In fact, Ramirez was born in the Dominican Republic, the nation where the largest number of black Hispanics in America originate. Cuba, Puerto Rico and Panama round out the top places from where Afro-Latinos in the U.S. hail, according to Census data.
Although there are an estimated 1.7 million black Hispanics in this country, some people seem to have a hard time recognizing the existence of such individuals. Within days of being asked about Manny Ramirez’s ethnicity, I encountered people questioning actress Zoe Saldana’s. Like Ramirez, Saldana is also a black Dominican.
I had my third recent experience with someone clueless about the existence of black Hispanics when I wrote a story featuring a black Puerto Rican character. I received a note from a reader “informing” me that he didn’t think there were black Puerto Ricans, even the “really dark ones.” Seriously?

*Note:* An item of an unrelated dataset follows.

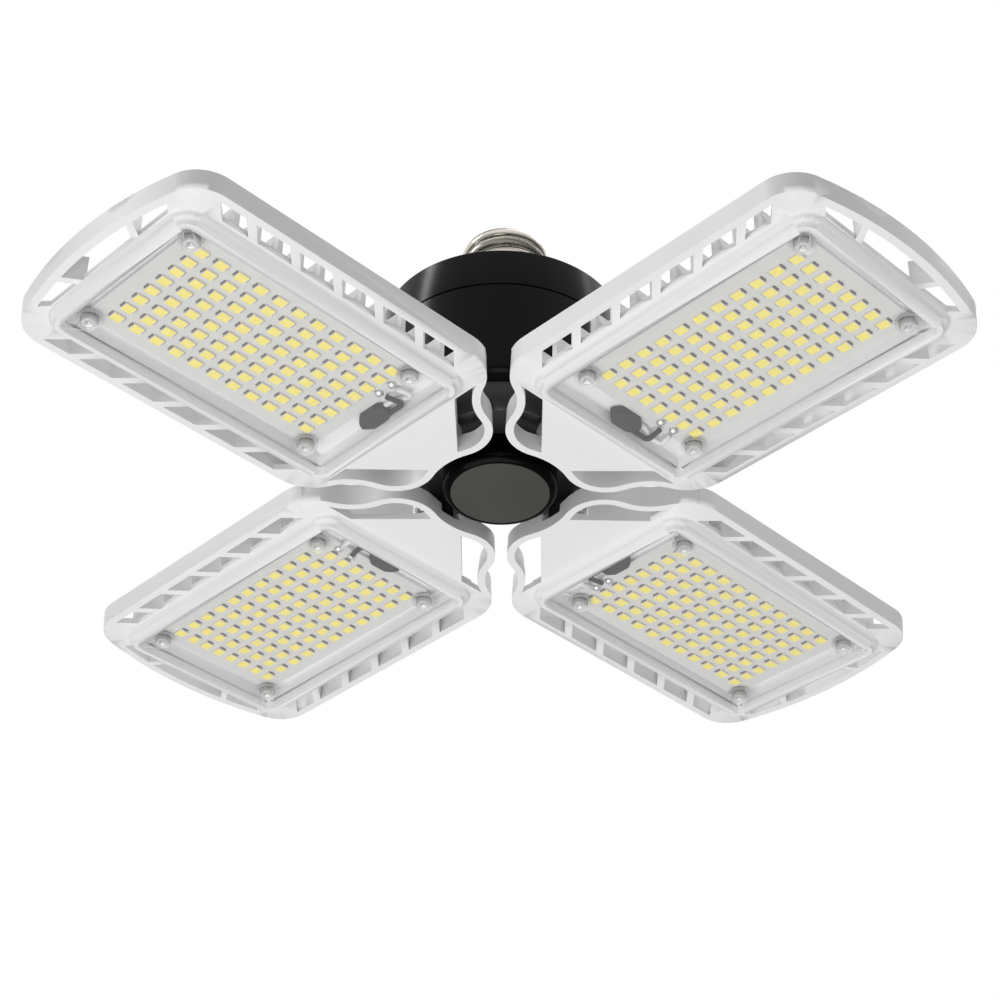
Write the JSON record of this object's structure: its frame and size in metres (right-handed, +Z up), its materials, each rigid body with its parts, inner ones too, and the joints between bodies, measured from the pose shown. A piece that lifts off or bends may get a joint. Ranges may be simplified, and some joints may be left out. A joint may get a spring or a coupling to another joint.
{
  "type": "deformable garage light",
  "caption": "Screw-in ceiling light: a round driver hub with flat LED panels around it, each on its own friction hinge so it can fold down.",
  "frame": {"origin": "flat tip of the centre contact, on the lamp's vertical axis; the whole lamp hangs below it", "axes": "+Z up along the screw base, out of its tip; the panels lie along the diagonals between +X and +Y"},
  "size_m": [0.2488, 0.2488, 0.1014],
  "materials": {
    "white_casting": "white powder coat on die-cast aluminium, satin",
    "clear_lens": "clear moulded polycarbonate, glossy",
    "white_board": "aluminium-core board with white solder mask",
    "led_phosphor": "pale yellow phosphor in a white package",
    "lens_screw_steel": "bright zinc",
    "solder": "bright solder",
    "lead_black": "black silicone insulation",
    "lead_white": "white silicone insulation",
    "black_rubber": "shrunk black sleeve",
    "black_plastic": "black moulded plastic, semi-gloss",
    "cap_black": "black, glossy",
    "cap_disc": "dark olive grey, matte",
    "black_collar": "black powder coat",
    "nickelled_shell": "nickelled rolled steel",
    "contact_metal": "tinned rivet",
    "black_glass": "black insulator",
    "circuit_board": "glass-fibre board",
    "transformer": "ferrite core with a wound coil",
    "capacitor_can": "sleeved can",
    "component_body": "ceramic tube",
    "film_block": "epoxy block",
    "black_component": "moulded package",
    "zinc_steel": "zinc-plated steel"
  },
  "bodies": {
    "hub": {"screw_shell": "nickelled_shell", "base_insulator": "black_glass", "centre_contact": "contact_metal", "housing_cover": "black_plastic", "housing_body": "black_plastic", "driver_board": "circuit_board", "driver_transformer": "transformer", "driver_capacitor": "capacitor_can", "fuse_resistor": "component_body", "bridge_rectifier": "black_component", "film_capacitor": "film_block", "control_chip": "black_component", "mains_leads": "lead_black", "hinge_hub": "black_collar", "hub_screws": "zinc_steel", "hinge_screws": "zinc_steel", "hinge_nuts": "zinc_steel", "hinge_washers": "zinc_steel", "feed_leads": "lead_black", "bottom_cap": "cap_black", "cap_disc": "cap_disc", "cap_screw": "zinc_steel"},
    "panel_1": {"panel_frame_1": "white_casting", "led_board_1": "white_board", "led_chips_1": "led_phosphor", "lens_1": "clear_lens", "lens_screws_1": "lens_screw_steel", "solder_joints_1": "solder", "lead_black_1": "lead_black", "lead_white_1": "lead_white", "lead_sleeve_1": "black_rubber"},
    "panel_2": {"panel_frame_2": "white_casting", "led_board_2": "white_board", "led_chips_2": "led_phosphor", "lens_2": "clear_lens", "lens_screws_2": "lens_screw_steel", "solder_joints_2": "solder", "lead_black_2": "lead_black", "lead_white_2": "lead_white", "lead_sleeve_2": "black_rubber"},
    "panel_3": {"panel_frame_3": "white_casting", "led_board_3": "white_board", "led_chips_3": "led_phosphor", "lens_3": "clear_lens", "lens_screws_3": "lens_screw_steel", "solder_joints_3": "solder", "lead_black_3": "lead_black", "lead_white_3": "lead_white", "lead_sleeve_3": "black_rubber"},
    "panel_4": {"panel_frame_4": "white_casting", "led_board_4": "white_board", "led_chips_4": "led_phosphor", "lens_4": "clear_lens", "lens_screws_4": "lens_screw_steel", "solder_joints_4": "solder", "lead_black_4": "lead_black", "lead_white_4": "lead_white", "lead_sleeve_4": "black_rubber"}
  },
  "joints": [
    {"name": "panel_1_hinge", "type": "hinge", "parent": "hub", "child": "panel_1", "pos_m": [0.0181, 0.0181, -0.0926], "axis": [-0.7071, 0.7071, 0], "range_deg": [0, 25]},
    {"name": "panel_2_hinge", "type": "hinge", "parent": "hub", "child": "panel_2", "pos_m": [-0.0181, 0.0181, -0.0926], "axis": [-0.7071, -0.7071, 0], "range_deg": [0, 25]},
    {"name": "panel_3_hinge", "type": "hinge", "parent": "hub", "child": "panel_3", "pos_m": [-0.0181, -0.0181, -0.0926], "axis": [0.7071, -0.7071, 0], "range_deg": [0, 25]},
    {"name": "panel_4_hinge", "type": "hinge", "parent": "hub", "child": "panel_4", "pos_m": [0.0181, -0.0181, -0.0926], "axis": [0.7071, 0.7071, 0], "range_deg": [0, 25]}
  ]
}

What’s behind the confusion? Why is it difficult for people to grasp the concept that one can be both black and Hispanic? I’m sure much of it stems from the idea that all Hispanics are mestizo, or Spanish and Indian. There’s also ignorance about how slave traders brought Africans all over the Americas and not just to the United States. And because many Latin Americans don’t classify citizens by race and black heritage isn’t exactly coveted in the region, some black Latinos may not openly identify as black despite the evidence in their hair texture and skin color. (Cuban Marianne Pearl is a case in point.) Complicating matters is that in film and television, black Hispanics are often cast as African Americans rather than Afro-Latinos, adding to the group’s low-profile.
But it’s not just whites and African Americans who seem baffled by the existence of black Latinos. In Los Angeles, a black Puerto Rican friend of mine reports being given the side-eye by Mexican Americans when she speaks Spanish to her fair-skinned mother. I’ve also seen this play out when I lived in El Paso, Texas, and a Chicano coworker remarked that a black Panamanian woman we knew spoke beautiful Spanish. Well, why wouldn’t she speak the language flawlessly? She grew up in a Spanish-speaking country.

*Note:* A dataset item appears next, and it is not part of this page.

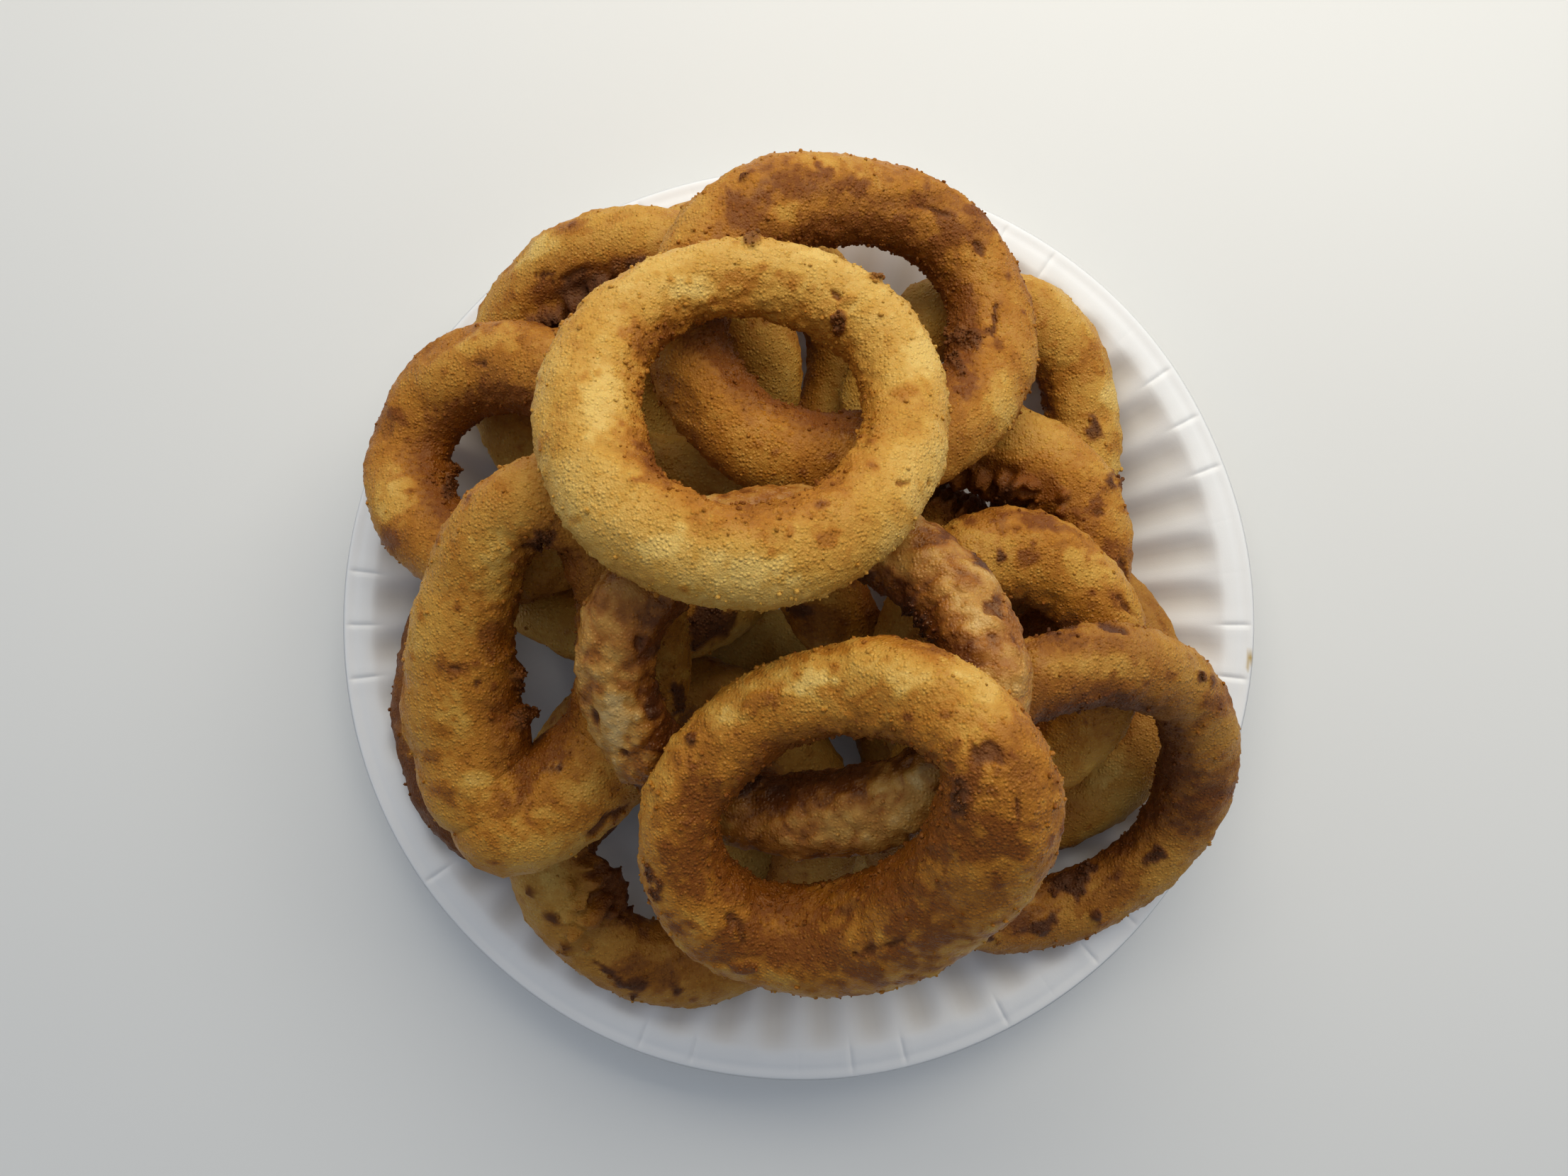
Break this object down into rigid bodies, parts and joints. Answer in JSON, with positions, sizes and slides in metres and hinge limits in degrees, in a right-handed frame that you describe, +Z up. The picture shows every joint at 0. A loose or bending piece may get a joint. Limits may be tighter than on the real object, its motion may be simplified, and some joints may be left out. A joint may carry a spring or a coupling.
{
  "type": "plate of onion rings",
  "caption": "Side of deep-fried crumbed onion rings heaped on a round white paper plate with a flat middle, a fluted wall and a narrow brim.",
  "frame": {"origin": "centre of the plate's flat underside", "axes": "+Z up out of the plate; +X to the right and +Y to the top of the picture, which looks straight down"},
  "size_m": [0.229, 0.229, 0.1111],
  "materials": {
    "paper": "matt uncoated white paper board",
    "golden_crust": "matt, rough, golden fried crumb",
    "browned_crust": "matt, rough, deeper browned fried crumb",
    "blistered_batter": "satin, oily, blistered batter with few crumbs"
  },
  "bodies": {
    "root": {"paper_plate": "paper", "ring_back_low": "golden_crust", "ring_left_low": "browned_crust", "ring_right_low": "browned_crust", "ring_middle_low": "browned_crust", "ring_back_left": "golden_crust", "ring_back_right": "golden_crust", "ring_front_left": "browned_crust", "ring_inner_left": "golden_crust", "ring_right": "golden_crust", "ring_left": "golden_crust", "ring_inner_right": "golden_crust", "ring_front_right": "browned_crust", "ring_long_left": "golden_crust", "ring_back_top": "golden_crust", "ring_wide_middle": "blistered_batter", "ring_topmost": "golden_crust", "ring_front_top": "golden_crust"}
  },
  "joints": []
}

Next year, the Census bureau predicts that the Hispanic population in the U.S. will soar to 47.8 million, up from 35.3 million in 2000. As the number of Hispanics continues to grow, hopefully more Americans will recognize that the “Hispanic” category includes people of all races, including black. It’s time for folks like Jon Secada, Gina Torres and Veronica Chambers to be counted.

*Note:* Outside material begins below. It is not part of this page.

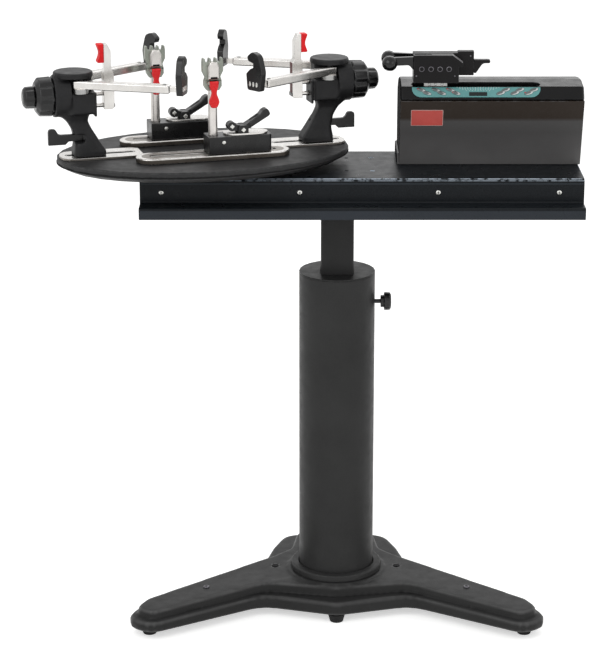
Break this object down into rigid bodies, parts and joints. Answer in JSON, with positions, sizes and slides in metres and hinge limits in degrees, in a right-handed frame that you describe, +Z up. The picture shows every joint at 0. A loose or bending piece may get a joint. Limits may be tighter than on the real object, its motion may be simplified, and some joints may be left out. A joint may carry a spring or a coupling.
{
  "type": "racket stringing machine",
  "caption": "Floor-standing racket stringing machine: cast base, height column, rail with a turntable of towers and string clamps, and a tension head with gripper.",
  "frame": {"origin": "on the floor under the middle of the machine's box at rest", "axes": "+Z up, +X along the rail towards the tension head, +Y away from the user"},
  "size_m": [0.9626, 0.417, 1.0469],
  "materials": {
    "stand_black": "charcoal powder coat, fine grain",
    "foot_rubber": "black rubber",
    "rail_black": "navy black paint, half gloss",
    "black_plastic": "black plastic, satin",
    "turntable_black": "black powder coat on a light casting",
    "tower_black": "matt black coat on cast aluminium",
    "silver_aluminium": "brushed and polished",
    "steel": "brushed steel",
    "red_plastic": "red, glossy",
    "red_rubber": "red rubber",
    "head_gloss": "black, high gloss",
    "panel_teal": "teal printed foil",
    "gripper_black": "black anodised, half matt"
  },
  "bodies": {
    "stand": {"base_casting": "stand_black", "foot_left": "foot_rubber", "foot_right": "foot_rubber", "foot_front": "foot_rubber", "foot_rear_left": "foot_rubber", "foot_rear_right": "foot_rubber", "column_ring": "stand_black", "column_tube": "stand_black", "column_cap": "stand_black"},
    "lock_knob": {"height_lock_knob": "black_plastic"},
    "bed": {"height_tube": "stand_black", "mounting_bracket": "stand_black", "base_rail": "rail_black", "turntable_bearing": "steel", "head_housing": "head_gloss", "head_cover": "head_gloss", "control_panel": "panel_teal"},
    "turntable": {"turntable_disc": "turntable_black", "slot_plate_right": "silver_aluminium", "slot_plate_left": "silver_aluminium", "clamp_track_front": "silver_aluminium", "clamp_track_rear": "silver_aluminium"},
    "left_tower": {"left_tower_body": "tower_black"},
    "left_arm_front": {"left_side_arm_front": "silver_aluminium", "left_hook_front": "black_plastic"},
    "left_arm_rear": {"left_side_arm_rear": "silver_aluminium", "left_hook_rear": "black_plastic"},
    "left_arm_knob_turn": {"left_arm_knob": "black_plastic"},
    "left_support_knob_turn": {"left_support_knob": "black_plastic"},
    "left_support_slide": {"left_support_bar": "silver_aluminium", "left_support_pad": "red_rubber"},
    "left_lock_lever_turn": {"left_lock_lever": "black_plastic"},
    "right_tower": {"right_tower_body": "tower_black"},
    "right_arm_front": {"right_side_arm_front": "silver_aluminium", "right_hook_front": "black_plastic"},
    "right_arm_rear": {"right_side_arm_rear": "silver_aluminium", "right_hook_rear": "black_plastic"},
    "right_arm_knob_turn": {"right_arm_knob": "black_plastic"},
    "right_support_knob_turn": {"right_support_knob": "black_plastic"},
    "right_support_slide": {"right_support_bar": "silver_aluminium", "right_support_pad": "red_rubber"},
    "right_lock_lever_turn": {"right_lock_lever": "black_plastic"},
    "front_clamp": {"front_clamp_base": "black_plastic", "front_clamp_base_plate": "silver_aluminium"},
    "front_base_lever": {"front_clamp_base_lever": "black_plastic"},
    "front_post": {"front_clamp_post": "steel"},
    "front_jaw": {"front_clamp_jaw": "steel"},
    "front_trigger": {"front_clamp_trigger": "red_plastic"},
    "rear_clamp": {"rear_clamp_base": "black_plastic", "rear_clamp_base_plate": "silver_aluminium"},
    "rear_base_lever": {"rear_clamp_base_lever": "black_plastic"},
    "rear_post": {"rear_clamp_post": "steel"},
    "rear_jaw": {"rear_clamp_jaw": "steel"},
    "rear_trigger": {"rear_clamp_trigger": "red_plastic"},
    "gripper": {"gripper_carriage": "silver_aluminium", "gripper_front_cheek": "gripper_black", "gripper_rear_cheek": "gripper_black", "gripper_tab": "gripper_black"},
    "ball_lever_turn_front": {"ball_lever_front": "black_plastic"},
    "ball_lever_turn_rear": {"ball_lever_rear": "black_plastic"}
  },
  "joints": [
    {"name": "height_slide", "type": "slide", "parent": "stand", "child": "bed", "axis": [0, 0, 1], "range_m": [-0.12, 0.15]},
    {"name": "lock_knob_turn", "type": "hinge", "parent": "stand", "child": "lock_knob", "pos_m": [0.0863, -0.01219, 0.5717], "axis": [1, 0, 0], "range_deg": [0, 540]},
    {"name": "turntable_spin", "type": "hinge", "parent": "bed", "child": "turntable", "pos_m": [-0.1757, -0.02719, 0.822], "axis": [0, 0, 1], "continuous": true},
    {"name": "left_tower_slide", "type": "slide", "parent": "turntable", "child": "left_tower", "axis": [-0.9613, -0.2756, 0], "range_m": [-0.02, 0.015]},
    {"name": "left_lock_lever_swing", "type": "hinge", "parent": "left_tower", "child": "left_lock_lever_turn", "pos_m": [-0.37083, -0.08314, 0.8569], "axis": [0, 0, 1], "range_deg": [0, 50]},
    {"name": "left_arm_knob_turn", "type": "hinge", "parent": "left_tower", "child": "left_arm_knob_turn", "pos_m": [-0.42851, -0.09968, 0.9609], "axis": [-0.9613, -0.2756, 0], "range_deg": [-20, 180]},
    {"name": "left_arm_front_swing", "type": "hinge", "parent": "left_tower", "child": "left_arm_front", "pos_m": [-0.3785, -0.11447, 0.8569], "axis": [0, 0, 1], "range_deg": [-9, 1]},
    {"name": "left_arm_rear_swing", "type": "hinge", "parent": "left_tower", "child": "left_arm_rear", "pos_m": [-0.39393, -0.06064, 0.8569], "axis": [0, 0, 1], "range_deg": [-1, 9]},
    {"name": "left_support_knob_turn", "type": "hinge", "parent": "left_tower", "child": "left_support_knob_turn", "pos_m": [-0.45831, -0.10822, 0.9609], "axis": [-0.9613, -0.2756, 0], "range_deg": [-720, 1080]},
    {"name": "left_support_travel", "type": "slide", "parent": "left_tower", "child": "left_support_slide", "axis": [-0.9613, -0.2756, 0], "range_m": [-0.006, 0.009]},
    {"name": "right_tower_slide", "type": "slide", "parent": "turntable", "child": "right_tower", "axis": [0.9613, 0.2756, 0], "range_m": [-0.02, 0.015]},
    {"name": "right_lock_lever_swing", "type": "hinge", "parent": "right_tower", "child": "right_lock_lever_turn", "pos_m": [0.01944, 0.02877, 0.8569], "axis": [0, 0, 1], "range_deg": [0, 50]},
    {"name": "right_arm_knob_turn", "type": "hinge", "parent": "right_tower", "child": "right_arm_knob_turn", "pos_m": [0.07712, 0.04531, 0.9609], "axis": [0.9613, 0.2756, 0], "range_deg": [-20, 180]},
    {"name": "right_arm_front_swing", "type": "hinge", "parent": "right_tower", "child": "right_arm_front", "pos_m": [0.04254, 0.00626, 0.8569], "axis": [0, 0, 1], "range_deg": [-1, 9]},
    {"name": "right_arm_rear_swing", "type": "hinge", "parent": "right_tower", "child": "right_arm_rear", "pos_m": [0.0271, 0.06009, 0.8569], "axis": [0, 0, 1], "range_deg": [-9, 1]},
    {"name": "right_support_knob_turn", "type": "hinge", "parent": "right_tower", "child": "right_support_knob_turn", "pos_m": [0.10691, 0.05385, 0.9609], "axis": [0.9613, 0.2756, 0], "range_deg": [-720, 1080]},
    {"name": "right_support_travel", "type": "slide", "parent": "right_tower", "child": "right_support_slide", "axis": [0.9613, 0.2756, 0], "range_m": [-0.006, 0.009]},
    {"name": "front_clamp_travel", "type": "slide", "parent": "turntable", "child": "front_clamp", "axis": [0.9613, 0.2756, 0], "range_m": [-0.06, 0.03]},
    {"name": "front_base_lever_press", "type": "hinge", "parent": "front_clamp", "child": "front_base_lever", "pos_m": [-0.10793, -0.07849, 0.9003], "axis": [-0.2756, 0.9613, 0], "range_deg": [0, 20]},
    {"name": "front_post_swivel", "type": "hinge", "parent": "front_clamp", "child": "front_post", "pos_m": [-0.15695, -0.09255, 0.8623], "axis": [0, 0, 1], "range_deg": [-40, 40]},
    {"name": "front_trigger_pull", "type": "hinge", "parent": "front_post", "child": "front_trigger", "pos_m": [-0.15384, -0.10341, 0.9846], "axis": [-0.9613, -0.2756, 0], "range_deg": [0, 35], "stiffness_Nm_per_rad": 0.3},
    {"name": "front_jaw_close", "type": "slide", "parent": "front_post", "child": "front_jaw", "axis": [-0.2756, 0.9613, 0], "range_m": [0, 0.0015]},
    {"name": "rear_clamp_travel", "type": "slide", "parent": "turntable", "child": "rear_clamp", "axis": [0.9613, 0.2756, 0], "range_m": [0, 0.1]},
    {"name": "rear_base_lever_press", "type": "hinge", "parent": "rear_clamp", "child": "rear_base_lever", "pos_m": [-0.2127, 0.03294, 0.9003], "axis": [-0.2756, 0.9613, 0], "range_deg": [0, 20]},
    {"name": "rear_post_swivel", "type": "hinge", "parent": "rear_clamp", "child": "rear_post", "pos_m": [-0.26173, 0.01888, 0.8623], "axis": [0, 0, 1], "range_deg": [-40, 40]},
    {"name": "rear_trigger_pull", "type": "hinge", "parent": "rear_post", "child": "rear_trigger", "pos_m": [-0.25861, 0.00802, 0.9846], "axis": [-0.9613, -0.2756, 0], "range_deg": [0, 35], "stiffness_Nm_per_rad": 0.3},
    {"name": "rear_jaw_close", "type": "slide", "parent": "rear_post", "child": "rear_jaw", "axis": [-0.2756, 0.9613, 0], "range_m": [0, 0.0015]},
    {"name": "gripper_travel", "type": "slide", "parent": "bed", "child": "gripper", "axis": [1, 0, 0], "range_m": [0, 0.15]},
    {"name": "ball_lever_front_squeeze", "type": "hinge", "parent": "gripper", "child": "ball_lever_turn_front", "pos_m": [0.2013, -0.03869, 1.01], "axis": [0, 0, 1], "range_deg": [-5, 0]},
    {"name": "ball_lever_rear_squeeze", "type": "hinge", "parent": "gripper", "child": "ball_lever_turn_rear", "pos_m": [0.2013, -0.01569, 1.01], "axis": [0, 0, 1], "range_deg": [0, 5]}
  ],
  "couplings": [
    {"joint": "left_arm_front_swing", "follows": "left_arm_knob_turn", "ratio": -0.05},
    {"joint": "left_arm_rear_swing", "follows": "left_arm_knob_turn", "ratio": 0.05},
    {"joint": "left_support_knob_turn", "follows": "left_support_travel", "rad_per_m": 2094.4},
    {"joint": "right_arm_front_swing", "follows": "right_arm_knob_turn", "ratio": 0.05},
    {"joint": "right_arm_rear_swing", "follows": "right_arm_knob_turn", "ratio": -0.05},
    {"joint": "right_support_knob_turn", "follows": "right_support_travel", "rad_per_m": 2094.4},
    {"joint": "front_trigger_pull", "follows": "front_jaw_close", "rad_per_m": 407.2},
    {"joint": "rear_trigger_pull", "follows": "rear_jaw_close", "rad_per_m": 407.2},
    {"joint": "ball_lever_rear_squeeze", "follows": "ball_lever_front_squeeze", "ratio": -1}
  ]
}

I am not in any category, Latino or Hispanic. But since the census does not know how to categorize certain people, it lumps everyone by ethnicity, geography, and also by nationality. The reality is I don’t care what race is he or she or they. I am a white Panamanian. I have maybe 1/3 of my family that is interracial married with persons of African descent, Asian descent, and mestizo, and and . Do I need to advertise? No. I am not stuck on race. But because many persons of African descent born on the Latin American continent have the same rights as everyone else, it becomes difficult to categorize this group. I think they can be Panamanian, Cuban, Puerto Rican, whatever and still be Black and still have African descent listed.
Let’s not forget, Latinos of African descent have been in Latin America since, yes, the beginning. They have the same rights as anyone born there. Who liberated Mexico? Who drafted the Panamanian constitution? Who liberated Haiti? The Dominican Republic? Brazil? Most territories in Latin America were influenced by persons of African descent, including the struggle for independence, rights of man, law, labor, art, and so forth. So, many persons of African descent have made history. Let’s move past race and not get entangled with all the rhetoric. All humans are beautiful and we all have rights.